In their exceptions appellants contend this should have been left for a jury on a new trial; when in all probability a jury of twelve men, who do not use the same yardstick as lawyers and Judges, would entertain different notions as to the weight and sufficiency of the evidence. More than one inference may be drawn from the evidence. Appellants' contention was repudiated in State v. Duestoe, 1 Bay, 380, where it was said: "It was the duty of the Judges," under the then existing Constitution, "to judge, from the necessity of the case, not only of the credibility of the witnesses brought forward in this manner to destroy the verdict of twelve men upon their oath, but to inquire into and sift such affidavits with an exact and scrupulous attention; and to direct any other examinations which could in any manner develop the truth of the matter; as no other body of men could, at this stage of proceedings, take it under consideration but the Judges." This jurisdiction has now been conferred on the Circuit Court or Judge.

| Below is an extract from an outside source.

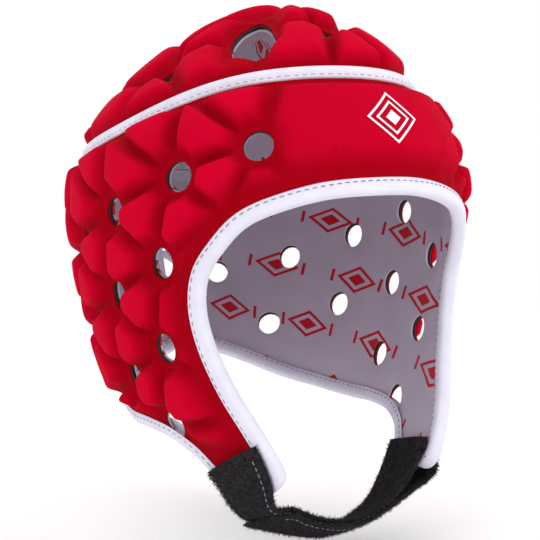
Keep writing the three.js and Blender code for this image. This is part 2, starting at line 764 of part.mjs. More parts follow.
// Chin straps
function tabPoint(drop, place, offset) {
  const row = rowAtLevel(-strapPadTop - drop * (bandDepth - strapPadTop));
  return (side) => {
    const angle = side * angleAtPlace(place * frontReach, row);
    return shellPoint(angle, row, offset);
  };
}

function tabRow(row, offset, side) {
  return strapTracks.map((t) => {
    const drop = THREE.MathUtils.lerp(row.frontDrop, row.backDrop, t);
    const place = THREE.MathUtils.lerp(row.frontPlace, row.backPlace, t);
    return tabPoint(drop, place, offset)(side);
  });
}

function freeRow(row) {
  const x = row.across * halfWidth * strapSpread;
  return strapTracks.map((t) => {
    const drop = THREE.MathUtils.lerp(row.frontDrop, row.backDrop, t);
    const y = -frontReach * THREE.MathUtils.lerp(row.front, row.back, t);
    return vector(x, y, lift - bandDepth - drop * (strapDrop - bandDepth));
  });
}

function smoothRows(rows, count) {
  const tracks = strapTracks.map((_, k) => new THREE.CatmullRomCurve3(rows.map((row) => row[k]), false, 'centripetal').getPoints(count));
  return tracks[0].map((_, step) => tracks.map((track) => track[step]));
}

function rowNormals(grid) {
  return grid.map((row, i) => row.map((_, k) => {
    const along = grid[Math.min(i + 1, grid.length - 1)][k].clone().sub(grid[Math.max(i - 1, 0)][k]);
    const over = row[Math.min(k + 1, row.length - 1)].clone().sub(row[Math.max(k - 1, 0)]);
    return over.cross(along).normalize();
  }));
}

function offsetRows(grid, distance) {
  const normals = rowNormals(grid);
  return grid.map((row, i) => row.map((point, k) => point.clone().addScaledVector(normals[i][k], distance)));
}

function stripSolid(grid, thickness) {
  const outer = offsetRows(grid, thickness);
  const rings = grid.map((row, i) => [...row, ...[...outer[i]].reverse()]);
  const profile = [...strapTracks.map((t) => [t, 0]), ...[...strapTracks].reverse().map((t) => [t, 1])];
  return ringSolid(rings, profile, false);
}

const padOffset = legTop + tapeThickness + 2 * gap;
const innerStrapOffset = legUnder - tapeThickness - 4 * gap - strapThickness;
const innerRows = smoothRows([
  ...strapOnTab.map((row) => tabRow(row, padOffset, -1)),
  ...strapFree.map(freeRow),
  ...strapEnd.map((row) => tabRow(row, innerStrapOffset, 1)),
], innerStrapSteps);
const lapped = innerRows.filter(([, { x, z }]) => x > lapStart * halfWidth && x < lapEnd * halfWidth && z < lift - bandDepth);
const outerRows = smoothRows([
  ...offsetRows(lapped, strapThickness + 2 * gap).filter((_, index) => index % lapStride === 0),
  ...strapRise.map(freeRow),
  ...[...strapOnTab].reverse().map((row) => tabRow(row, padOffset, 1)),
], outerStrapSteps);

// Nape lace: two strands that cross between the bound edges
function laceSolid() {
  const top = napeGapTop + napeGapHalfWidth + laceWidth;
  const bottom = -napeLevel - napeCornerRadius;
  const strands = [-1, 1].map((start) => {
    const rows = Array.from({ length: laceCrossings + 1 }, (_, step) => {
      const level = -THREE.MathUtils.lerp(top, bottom, step / laceCrossings);
      const row = rowAtLevel(level);
      const side = step % 2 === 0 ? start : -start;
      const angle = side * angleAtBack(laceReach - laceWidth / 2, row);
      return shellPoint(angle, row, legTop + tapeThickness + 2 * gap);
    });
    const bars = [];
    for (let step = 0; step < laceCrossings; step += 1) {
      const [from, to] = [rows[step], rows[step + 1]];
      const middle = from.clone().lerp(to, 0.5);
      const length = from.distanceTo(to) + laceWidth / 2;
      const bar = new THREE.BoxGeometry(length, laceThickness, laceWidth);
      const along = to.clone().sub(from).normalize();
      const away = vector(0, 1, 0);
      const third = along.clone().cross(away).normalize();
      bar.applyMatrix4(new THREE.Matrix4().makeBasis(along, third.clone().cross(along).normalize(), third));
      bar.translate(middle.x, middle.y + laceThickness, middle.z);
      bars.push(toSolid(bar));
    }
    return bars;
  });
  const [first, ...rest] = strands.flat();
  return rest.reduce((joined, bar) => joined.add(bar), first);
}

// Finishes
const finishes = {
  red: { color: 0xd8052f, roughness: 0.62, metalness: 0 },
  lining: { color: 0x85788a, roughness: 0.8, metalness: 0 },
  binding: { color: 0xe6e6f4, roughness: 0.7, metalness: 0 },
  tape: { color: 0xb5afba, roughness: 0.7, metalness: 0 },
  strap: { color: 0x232124, roughness: 0.95, metalness: 0 },
};

function meshOf(name, solid, finish) {
  const { vertProperties, triVerts } = solid.getMesh();
  const geometry = new THREE.BufferGeometry();
  geometry.setAttribute('position', new THREE.BufferAttribute(vertProperties, 3));
  geometry.setIndex(new THREE.BufferAttribute(triVerts, 1));
  geometry.computeVertexNormals();
  const mesh = new THREE.Mesh(geometry, new THREE.MeshStandardMaterial(finishes[finish]));
  mesh.name = name;
  return mesh;
}

const without = (solid, cutters) => cutters.reduce((left, cutter) => left.subtract(cutter), solid);
const keeper = sideKeeper();
function edgeClearances(profileOf) {
  return [
    napeCutter(),
    sweptSolid(faceSweep, profileOf(faceBindingWidth, beyondEdge), false),
    sweptSolid(neckSweep, profileOf(neckBindingWidth, beyondNape), false),
    ...neckSides.map((stations) => sweptSolid(stations, offcutClearance, false)),
  ];
}

const bandFoam = sheetSolid(bandCells(), bandChart(seamMargin), 0, -grooveFoam, true);
const bandCloth = sheetSolid(bandCells(), bandChart(gap), liningTop, liningBottom, false);
const band = without(bandFoam.intersect(keeper), edgeClearances(foamClearance));
const bandLining = without(bandCloth.intersect(keeper), edgeClearances(liningClearance));
const crown = sheetSolid(crownCells(), crownChart(seamMargin), 0, -grooveFoam, true);
const crownLining = sheetSolid(crownCells(), crownChart(seamMargin), liningTop, liningBottom, false);

const cap = new THREE.Group();
cap.name = 'scrum_cap';
cap.add(
  meshOf('crown_panel', crown, 'red'),
  meshOf('band_panel', band, 'red'),
  meshOf('crown_lining', crownLining, 'lining'),
  meshOf('band_lining', bandLining, 'lining'),
  meshOf('crown_binding', sweptSolid(seamSweep, seamProfile, true), 'binding'),
  meshOf('seam_tape', sweptSolid(seamSweep, innerTapeProfile, true), 'tape'),
  meshOf('face_binding', sweptSolid(endsApart(facePath), bindingProfile(faceBindingWidth), false), 'binding'),
  meshOf('neck_binding', sweptSolid(endsApart(neckPath), bindingProfile(neckBindingWidth), false), 'binding'),
  meshOf('strap_inner', stripSolid(innerRows, strapThickness), 'strap'),
  meshOf('strap_outer', stripSolid(outerRows, strapThickness), 'strap'),
  meshOf('nape_lace', laceSolid(), 'binding'),
);

export default cap;
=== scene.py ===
import math

import bpy
import numpy as np
from mathutils import Matrix, Vector


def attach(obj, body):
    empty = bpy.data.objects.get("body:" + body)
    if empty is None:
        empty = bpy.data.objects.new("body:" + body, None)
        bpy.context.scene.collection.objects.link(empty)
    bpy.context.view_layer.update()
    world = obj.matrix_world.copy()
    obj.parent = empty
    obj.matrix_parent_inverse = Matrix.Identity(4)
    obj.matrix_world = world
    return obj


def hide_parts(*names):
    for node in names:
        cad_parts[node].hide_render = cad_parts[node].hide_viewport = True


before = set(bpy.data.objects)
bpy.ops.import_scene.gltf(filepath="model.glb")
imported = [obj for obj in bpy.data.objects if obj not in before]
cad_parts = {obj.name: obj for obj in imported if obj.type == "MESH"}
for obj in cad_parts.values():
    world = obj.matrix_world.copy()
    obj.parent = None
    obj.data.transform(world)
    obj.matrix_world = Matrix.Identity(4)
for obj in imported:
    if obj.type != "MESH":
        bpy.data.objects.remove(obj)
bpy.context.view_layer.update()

MM = 0.001

# Shell at the bottom of the grooves
HALF_WIDTH = 88
FRONT_REACH = 104
BACK_REACH = 115
CROWN_HEIGHT = 79
BAND_DEPTH = 138

# Thicknesses
GROOVE_FOAM = 4
BLOCK_RISE = 7
PAD_RISE = 5
LINING_TOP = -4.6
LINING_THICKNESS = 1
STRAP_THICKNESS = 2.2
LIFT = -73.4

# Vents: size, lip and dip, and how much of the blocks' rise is lost beside them
VENT_RADIUS = 6.8
VENT_LIP = 1.4
VENT_DIP = 1.1
INSIDE_DIP = 0.7
VENT_FADE = (1, 8)
VENT_FRONT_LOSS = 0.55
VENT_REAR_LOSS = 0.3
VENT_REAR_SPREAD = (-60, 0)
VENT_DIP_FADE = (0, 5)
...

The Supreme Court is without jurisdiction to weigh contradictory evidence or to review findings thereon in a law case. Sams v. Hoover, 33 S.C. 404, 12 S.E., 8; State v. Marchbanks, 61 S.C. 17, 39 S.E., 187; State v. Anderson, 85 S.C. 229, 234, 67 S.E., 237, 137 Am. St. Rep., 887; State v. Jones, 89 S.C. 49-53, 71 S.E., 291, Ann. Cas., 1912-D, 1298; State v. Tripp, 133 S.C. 296, 130 S.E., 888.
The affidavits on which the motion was heard were contradictory; and the reputation of the affiants H. E. Foister, J.H. Black, and Carol Gambrell for truth and veracity were attacked by E.E. Neil, P.E. Newell, J.S. Spencer, M.A. Brown, and W.N. Johnson. The affidavit of A.J. Hopkins as to an expression of opinion by the juror Bramlett was denied by the latter under oath. The affidavits of Mr. and Mrs. W.C. Jones and Dan Tassy as to Baldy Johnson's connection with a pistol was denied by Johnson and E.F. Wood. The statements of C.W. Bangle and E.W. Allen were known to counsel at the time of trial, and counted of little value. The affidavits of Maxie Wardlaw, J.H. Black, and H.E. Foister as to changed statements by Blair Rook were denied by the latter, and circumstantially by W.F. Christopher and C.E. Huff. The affidavit of G.M. Edwards was denied by O.S. Garrett. The affidavit of Carol Gambrell was denied by him as well as by Rook. The affidavit of J.D. Marchbanks was denied by Jim Hawkins, Will Stuckey and George B. King, who also contradict statements of Frank Cox. The affidavit of A.L. Bailey is indefinite, like those of Bangle and Allen of little relevancy. Counsel for appellants said that on this motion the credibility of W.W. Rogers was the test. His good reputation was vouched for by Solicitors Spigner and Callison, and also by Judges Dorsey and Pomeroy. But Rogers is contradicted on the most material point of his communications to counsel by Solicitor Leatherwood and Judge Smith. His knowledge of the alleged third bullet is inconsistent with the circumstances detailed by W.M. Perry, L. W. Hammond, Walter C. Willis, E.L. Craigo, Reuben Gosnell, and C.R. Bramlett.
As said in State v. Bradford, 87 S.C. 549, 70 S.E., 308, "If the statements contained in all of them [the affidavits] had been admitted in evidence at the trial, there would have remained a sharp issue of fact, which might have been decided * * * according to the view taken by the jury of the credibility of the witnesses. It cannot be said, therefore, that the affidavits must necessarily lead any reasonable mind to the inference that the newly discovered evidence would probably change the result. Nothing short of this would justify the conclusion that the Circuit Court abused its discretion in refusing the motion. This being so, the law does not allow this Court to reverse the decision of the Circuit Court that a new trial should not be granted."
The record shows neither an abuse of discretion, nor error of law on the part of the Circuit Judge.
It is the judgment of this Court that the judgment of the Circuit Court be affirmed.
MR. CHIEF JUSTICE BLEASE, and MESSRS. JUSTICES STABLER, CARTER, and BONHAM concur.